Do this
Extract, unchanged, every line from the top of the material below through the line with "full of wire.", and no more.
==*==
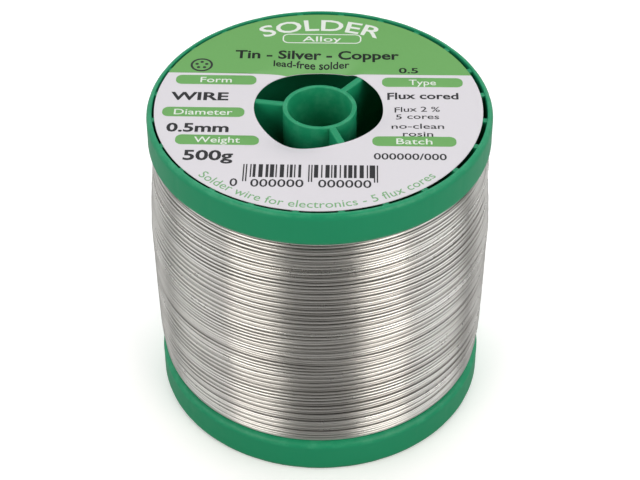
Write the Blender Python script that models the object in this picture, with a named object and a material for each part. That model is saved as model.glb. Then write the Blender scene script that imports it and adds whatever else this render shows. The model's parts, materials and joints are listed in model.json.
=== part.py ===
"""Solder wire spool, full of wire.

Two mirror-image plastic mouldings plug together at half height and form the spool: a ribbed flange,
half of the barrel and half of the spindle tube each. The winding fills the space between the flanges
and bulges past them. Its outer end lies free along the pack and lifts off it about a hinge; its inner
end comes out through a threading hole in the lower flange. A round paper label lies on the upper ribs.

Frame: metres, +Z up along the spool's axis, origin at the centre of the face it stands on. The label
reads upright from -Y. Azimuths are measured from +X towards +Y.
"""

import math

import bmesh
import bpy
from mathutils import Matrix, Vector

MM = 0.001

# Spool: the overall sizes of a small delivery spool with a 63 mm flange.
FLANGE_RADIUS = 31.5 * MM
SPOOL_HEIGHT = 63.0 * MM
FLANGE_HEIGHT = 7.0 * MM
BARREL_RADIUS = 20.0 * MM
BARREL_WALL = 1.6 * MM
BORE_RADIUS = 5.5 * MM
HUB_WALL = 1.25 * MM
HUB_RECESS = 0.3 * MM

# Flange: a rim, a web on the wire side, and radial ribs between the two.
RIM_WALL = 1.05 * MM
RIM_LAND = 0.25 * MM
RIM_FACE_ROUND = 1.25 * MM
RIM_WIRE_ROUND = 1.3 * MM
WEB_THICKNESS = 1.3 * MM
RIB_COUNT = 24
RIB_THICKNESS = 1.2 * MM
RIB_RECESS = 0.75 * MM
BARREL_RECESS = 0.65 * MM
FIRST_RIB_AZIMUTH = 7.0

# Spokes between the spindle tube and the barrel.
SPOKE_AZIMUTHS = (50.0, 170.0, 290.0)
SPOKE_THICKNESS = 1.35 * MM
SPOKE_RECESS = 0.8 * MM
SPOKE_END_GAP = 6.5 * MM

# Lap joint between the halves, at half height.
JOINT_GAP = 0.3 * MM
LAP_HEIGHT = 4.0 * MM
SPIGOT_WALL = 0.6 * MM

# Threading hole for the wire's inner end, close to the barrel and between two ribs.
START_HOLE_RADIUS = 1.0 * MM
START_HOLE_DISTANCE = 22.5 * MM
START_HOLE_AZIMUTH = 104.5

# Winding: outer radius at fractions of the winding width, fuller towards the lower flange.
PACK_GAP = 0.3 * MM
PACK_SHAPE = (
    (0.00, 30.5),
    (0.03, 31.2),
    (0.12, 31.7),
    (0.30, 31.9),
    (0.46, 32.0),
    (0.62, 32.15),
    (0.73, 31.9),
    (0.84, 31.45),
    (0.95, 31.0),
    (1.00, 30.6),
)

# Solder wire ends.
WIRE_RADIUS = 0.25 * MM
TAIL_GAP = 0.3 * MM
TAIL_HEIGHT = 50.0 * MM
TAIL_FROM_AZIMUTH = 20.0
TAIL_TO_AZIMUTH = 75.0
TAIL_TIP_LIFT = 0.9 * MM
START_END_TOP = 6.9 * MM
START_END_DEPTH = 2.6 * MM
START_END_BEND = 2.0 * MM
START_END_REACH = 28.5 * MM

# Label: a paper ring, a little off centre on the flange.
LABEL_RADIUS = 29.83 * MM
LABEL_HOLE_RADIUS = 11.75 * MM
LABEL_THICKNESS = 0.2 * MM
LABEL_GAP = 0.3 * MM
LABEL_OFFSET = -0.2 * MM

# Fineness of the round shapes.
ROUND_STEPS = 72
HUB_STEPS = 48
CORNER_STEPS = 4
HOLE_STEPS = 16
WIRE_SIDES = 10
TAIL_STEPS = 18
BEND_STEPS = 6
SMOOTH_ANGLE = math.radians(35.0)


def clear_scene():
    """Removes every object, so that the script can run again in the same file."""
    for item in list(bpy.data.objects):
        bpy.data.objects.remove(item)


def linear(byte):
    """One 8-bit sRGB value as a linear one."""
    value = byte / 255.0
    if value <= 0.04045:
        return value / 12.92
    return ((value + 0.055) / 1.055) ** 2.4


def make_material(name, srgb, roughness, metallic):
    """A Principled material in a plain colour."""
    material = bpy.data.materials.new(name)
    material.use_nodes = True
    shader = material.node_tree.nodes["Principled BSDF"]
    shader.inputs["Base Color"].default_value = (*[linear(byte) for byte in srgb], 1.0)
    shader.inputs["Roughness"].default_value = roughness
    shader.inputs["Metallic"].default_value = metallic
    return material


def finish_mesh(name, bm, material=None):
    """Turns a bmesh into a named object with outward faces and smooth rounds."""
    bmesh.ops.recalc_face_normals(bm, faces=bm.faces)
    mesh = bpy.data.meshes.new(name)
    bm.to_mesh(mesh)
    bm.free()
    mesh.shade_smooth()
    mesh.set_sharp_from_angle(angle=SMOOTH_ANGLE)
    if material:
        mesh.materials.append(material)
    item = bpy.data.objects.new(name, mesh)
    bpy.context.scene.collection.objects.link(item)
    return item


def lathe(name, outline, steps, material=None):
    """Turns a closed outline of (radius, height) points about Z."""
    bm = bmesh.new()
    points = [bm.verts.new((radius, 0.0, height)) for radius, height in outline]
    loop = [bm.edges.new((points[i - 1], points[i])) for i in range(len(points))]
    bmesh.ops.spin(
        bm,
        geom=points + loop,
        cent=(0.0, 0.0, 0.0),
        axis=(0.0, 0.0, 1.0),
        angle=math.tau,
        steps=steps,
        use_merge=True,
    )
    return finish_mesh(name, bm, material)


def corner_arc(centre, radial, axial, start, stop):
    """Points of a quarter ellipse in the (radius, depth) plane, angles in degrees."""
    arc = []
    for i in range(CORNER_STEPS + 1):
        angle = math.radians(start + (stop - start) * i / CORNER_STEPS)
        arc.append((centre[0] + radial * math.cos(angle), centre[1] + axial * math.sin(angle)))
    return arc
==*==
Exercise output
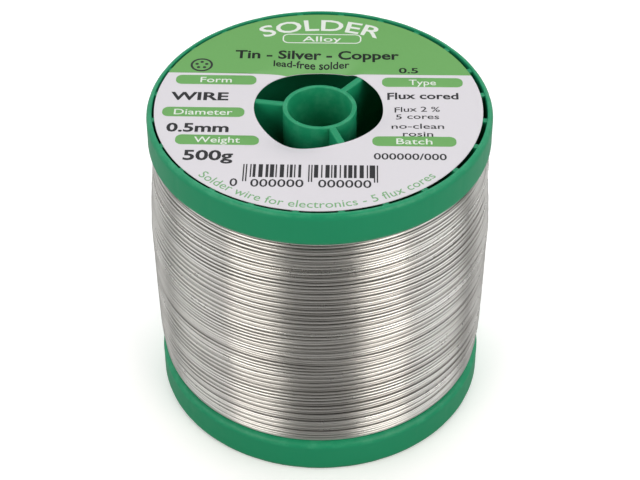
Write the Blender Python script that models the object in this picture, with a named object and a material for each part. That model is saved as model.glb. Then write the Blender scene script that imports it and adds whatever else this render shows. The model's parts, materials and joints are listed in model.json.
=== part.py ===
"""Solder wire spool, full of wire.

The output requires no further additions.